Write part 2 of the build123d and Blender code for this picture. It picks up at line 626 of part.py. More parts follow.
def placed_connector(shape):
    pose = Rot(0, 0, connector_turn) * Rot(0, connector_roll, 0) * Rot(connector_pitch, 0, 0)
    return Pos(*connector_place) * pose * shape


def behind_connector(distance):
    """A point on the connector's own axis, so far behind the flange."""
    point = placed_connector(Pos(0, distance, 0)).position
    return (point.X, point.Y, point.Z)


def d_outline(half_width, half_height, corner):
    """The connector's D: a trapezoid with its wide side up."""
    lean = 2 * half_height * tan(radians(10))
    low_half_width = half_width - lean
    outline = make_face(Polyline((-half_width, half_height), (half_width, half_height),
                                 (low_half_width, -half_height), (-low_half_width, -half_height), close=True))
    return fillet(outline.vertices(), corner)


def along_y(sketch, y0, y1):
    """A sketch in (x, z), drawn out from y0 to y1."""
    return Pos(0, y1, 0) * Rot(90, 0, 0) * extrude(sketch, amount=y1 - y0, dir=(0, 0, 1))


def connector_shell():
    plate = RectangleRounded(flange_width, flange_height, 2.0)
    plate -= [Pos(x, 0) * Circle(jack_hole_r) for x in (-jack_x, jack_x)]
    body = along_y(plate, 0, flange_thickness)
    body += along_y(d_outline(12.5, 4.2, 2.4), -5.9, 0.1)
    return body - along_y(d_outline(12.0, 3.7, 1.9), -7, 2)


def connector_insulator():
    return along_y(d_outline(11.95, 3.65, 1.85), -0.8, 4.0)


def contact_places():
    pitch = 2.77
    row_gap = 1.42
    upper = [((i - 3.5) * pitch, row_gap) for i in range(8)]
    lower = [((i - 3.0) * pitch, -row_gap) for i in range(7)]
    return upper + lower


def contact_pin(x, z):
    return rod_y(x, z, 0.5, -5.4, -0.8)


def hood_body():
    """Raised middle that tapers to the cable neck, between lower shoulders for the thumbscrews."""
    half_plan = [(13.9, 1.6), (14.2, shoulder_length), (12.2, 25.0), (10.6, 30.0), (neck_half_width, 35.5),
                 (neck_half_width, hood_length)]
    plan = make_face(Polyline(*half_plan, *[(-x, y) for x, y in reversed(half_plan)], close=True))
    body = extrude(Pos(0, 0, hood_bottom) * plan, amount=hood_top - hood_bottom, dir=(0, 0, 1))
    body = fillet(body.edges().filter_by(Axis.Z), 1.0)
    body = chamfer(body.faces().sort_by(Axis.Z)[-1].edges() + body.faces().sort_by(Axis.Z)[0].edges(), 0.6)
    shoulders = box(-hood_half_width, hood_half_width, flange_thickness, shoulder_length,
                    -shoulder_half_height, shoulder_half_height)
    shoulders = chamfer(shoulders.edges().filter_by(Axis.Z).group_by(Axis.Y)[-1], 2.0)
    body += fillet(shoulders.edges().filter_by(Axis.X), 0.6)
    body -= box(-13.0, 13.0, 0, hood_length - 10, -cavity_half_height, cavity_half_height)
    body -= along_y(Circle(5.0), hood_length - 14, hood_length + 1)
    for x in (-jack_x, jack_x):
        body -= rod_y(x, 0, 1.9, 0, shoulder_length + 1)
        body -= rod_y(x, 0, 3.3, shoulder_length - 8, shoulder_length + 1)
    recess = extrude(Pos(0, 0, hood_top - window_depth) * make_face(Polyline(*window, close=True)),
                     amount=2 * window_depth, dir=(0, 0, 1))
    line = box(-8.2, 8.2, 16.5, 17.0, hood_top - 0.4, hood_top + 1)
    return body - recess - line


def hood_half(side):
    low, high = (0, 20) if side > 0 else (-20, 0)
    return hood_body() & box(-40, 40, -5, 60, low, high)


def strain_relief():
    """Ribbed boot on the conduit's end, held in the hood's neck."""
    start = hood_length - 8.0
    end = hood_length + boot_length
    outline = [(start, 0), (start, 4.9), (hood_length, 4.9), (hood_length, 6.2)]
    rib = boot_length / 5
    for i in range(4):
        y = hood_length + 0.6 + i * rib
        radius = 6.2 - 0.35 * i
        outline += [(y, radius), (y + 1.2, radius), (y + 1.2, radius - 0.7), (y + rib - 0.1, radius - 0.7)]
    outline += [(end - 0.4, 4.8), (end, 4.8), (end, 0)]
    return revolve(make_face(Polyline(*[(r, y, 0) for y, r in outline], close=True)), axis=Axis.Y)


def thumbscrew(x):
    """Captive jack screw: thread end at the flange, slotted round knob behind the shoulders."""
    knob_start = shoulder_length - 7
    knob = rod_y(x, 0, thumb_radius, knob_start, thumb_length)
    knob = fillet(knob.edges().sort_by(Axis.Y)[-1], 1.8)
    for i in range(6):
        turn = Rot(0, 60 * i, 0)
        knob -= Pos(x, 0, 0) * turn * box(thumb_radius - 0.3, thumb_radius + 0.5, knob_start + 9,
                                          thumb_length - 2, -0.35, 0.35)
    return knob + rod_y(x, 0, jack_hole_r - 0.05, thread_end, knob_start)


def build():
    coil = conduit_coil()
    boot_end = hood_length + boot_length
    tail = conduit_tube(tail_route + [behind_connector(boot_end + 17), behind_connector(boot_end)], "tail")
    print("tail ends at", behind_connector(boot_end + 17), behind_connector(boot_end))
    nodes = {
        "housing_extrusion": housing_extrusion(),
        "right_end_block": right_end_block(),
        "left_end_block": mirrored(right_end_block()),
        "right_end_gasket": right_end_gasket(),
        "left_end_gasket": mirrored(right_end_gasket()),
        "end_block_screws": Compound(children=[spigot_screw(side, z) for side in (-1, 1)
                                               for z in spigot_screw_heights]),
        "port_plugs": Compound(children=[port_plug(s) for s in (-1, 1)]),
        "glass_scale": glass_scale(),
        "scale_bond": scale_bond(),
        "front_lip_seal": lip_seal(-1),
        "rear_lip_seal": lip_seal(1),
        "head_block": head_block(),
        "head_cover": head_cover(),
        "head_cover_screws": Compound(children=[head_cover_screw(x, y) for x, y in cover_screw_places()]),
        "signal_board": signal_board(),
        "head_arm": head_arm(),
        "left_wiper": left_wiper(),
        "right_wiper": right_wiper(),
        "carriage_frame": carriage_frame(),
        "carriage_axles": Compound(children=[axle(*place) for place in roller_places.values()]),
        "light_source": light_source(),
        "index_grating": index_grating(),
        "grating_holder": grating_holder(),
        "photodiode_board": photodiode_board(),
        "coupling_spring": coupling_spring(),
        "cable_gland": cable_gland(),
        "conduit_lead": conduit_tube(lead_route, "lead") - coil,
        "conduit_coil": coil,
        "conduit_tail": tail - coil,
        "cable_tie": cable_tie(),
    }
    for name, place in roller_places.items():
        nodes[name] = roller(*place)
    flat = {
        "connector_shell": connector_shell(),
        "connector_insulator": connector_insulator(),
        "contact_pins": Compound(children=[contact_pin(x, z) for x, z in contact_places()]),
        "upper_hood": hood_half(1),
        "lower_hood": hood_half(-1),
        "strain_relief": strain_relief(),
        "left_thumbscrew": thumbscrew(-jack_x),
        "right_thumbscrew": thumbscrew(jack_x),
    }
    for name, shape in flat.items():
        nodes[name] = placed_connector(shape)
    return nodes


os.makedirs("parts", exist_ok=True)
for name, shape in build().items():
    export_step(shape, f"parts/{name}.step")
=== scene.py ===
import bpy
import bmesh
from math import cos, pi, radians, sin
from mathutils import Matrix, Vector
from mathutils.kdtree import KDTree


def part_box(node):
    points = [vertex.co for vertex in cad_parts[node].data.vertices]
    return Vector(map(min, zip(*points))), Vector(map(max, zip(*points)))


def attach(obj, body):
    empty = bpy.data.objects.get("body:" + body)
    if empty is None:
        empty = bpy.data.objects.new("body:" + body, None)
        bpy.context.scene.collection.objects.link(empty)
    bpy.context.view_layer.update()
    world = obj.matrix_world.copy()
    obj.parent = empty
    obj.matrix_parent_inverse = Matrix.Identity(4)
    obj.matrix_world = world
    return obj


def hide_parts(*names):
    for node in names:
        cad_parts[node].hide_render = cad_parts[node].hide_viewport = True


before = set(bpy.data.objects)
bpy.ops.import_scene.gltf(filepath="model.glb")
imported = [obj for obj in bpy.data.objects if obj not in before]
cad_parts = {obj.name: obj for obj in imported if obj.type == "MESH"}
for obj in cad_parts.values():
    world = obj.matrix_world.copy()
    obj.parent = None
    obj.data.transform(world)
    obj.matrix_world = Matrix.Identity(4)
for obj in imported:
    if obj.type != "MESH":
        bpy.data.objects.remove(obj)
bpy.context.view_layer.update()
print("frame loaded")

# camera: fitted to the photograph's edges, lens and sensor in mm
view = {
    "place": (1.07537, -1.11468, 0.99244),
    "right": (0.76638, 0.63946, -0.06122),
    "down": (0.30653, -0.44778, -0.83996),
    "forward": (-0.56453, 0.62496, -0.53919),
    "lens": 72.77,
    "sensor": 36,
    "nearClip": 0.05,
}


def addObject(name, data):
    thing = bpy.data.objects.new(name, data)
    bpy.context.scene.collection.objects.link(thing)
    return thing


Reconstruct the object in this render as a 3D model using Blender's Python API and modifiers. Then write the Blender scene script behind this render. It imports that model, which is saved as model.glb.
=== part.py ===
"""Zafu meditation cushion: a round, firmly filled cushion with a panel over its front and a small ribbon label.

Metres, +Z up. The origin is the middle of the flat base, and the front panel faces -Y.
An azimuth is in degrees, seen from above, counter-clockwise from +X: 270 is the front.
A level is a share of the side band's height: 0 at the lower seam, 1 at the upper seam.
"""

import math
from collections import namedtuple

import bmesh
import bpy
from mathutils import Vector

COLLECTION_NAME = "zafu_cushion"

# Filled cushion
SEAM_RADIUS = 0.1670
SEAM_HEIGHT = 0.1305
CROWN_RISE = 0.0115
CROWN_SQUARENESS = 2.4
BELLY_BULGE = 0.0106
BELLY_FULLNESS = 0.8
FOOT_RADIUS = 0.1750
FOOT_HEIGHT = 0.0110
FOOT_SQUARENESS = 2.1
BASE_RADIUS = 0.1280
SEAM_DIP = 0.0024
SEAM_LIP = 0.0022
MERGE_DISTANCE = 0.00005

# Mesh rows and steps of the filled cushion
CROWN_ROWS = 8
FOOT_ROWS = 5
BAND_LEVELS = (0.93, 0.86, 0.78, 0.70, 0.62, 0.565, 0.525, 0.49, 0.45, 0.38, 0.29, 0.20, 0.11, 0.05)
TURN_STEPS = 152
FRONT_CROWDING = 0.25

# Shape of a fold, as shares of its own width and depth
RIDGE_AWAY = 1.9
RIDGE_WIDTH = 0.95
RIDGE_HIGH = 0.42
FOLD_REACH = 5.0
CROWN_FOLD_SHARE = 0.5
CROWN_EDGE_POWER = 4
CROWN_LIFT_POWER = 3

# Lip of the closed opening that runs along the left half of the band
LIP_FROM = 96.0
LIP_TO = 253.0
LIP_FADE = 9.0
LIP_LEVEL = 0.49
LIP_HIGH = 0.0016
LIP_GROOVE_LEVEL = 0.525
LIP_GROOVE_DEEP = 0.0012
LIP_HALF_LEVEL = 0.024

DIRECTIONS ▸
Only the lines from the one holding "return nodes" through the one holding "bpy.context.scene.collection.objects.link(empty)" are wanted; retype them exactly.

ANSWER FOR THIS EXERCISE ▸
    return nodes


os.makedirs("parts", exist_ok=True)
for name, shape in build().items():
    export_step(shape, f"parts/{name}.step")
=== scene.py ===
import bpy
import bmesh
from math import cos, pi, radians, sin
from mathutils import Matrix, Vector
from mathutils.kdtree import KDTree


def part_box(node):
    points = [vertex.co for vertex in cad_parts[node].data.vertices]
    return Vector(map(min, zip(*points))), Vector(map(max, zip(*points)))


def attach(obj, body):
    empty = bpy.data.objects.get("body:" + body)
    if empty is None:
        empty = bpy.data.objects.new("body:" + body, None)
        bpy.context.scene.collection.objects.link(empty)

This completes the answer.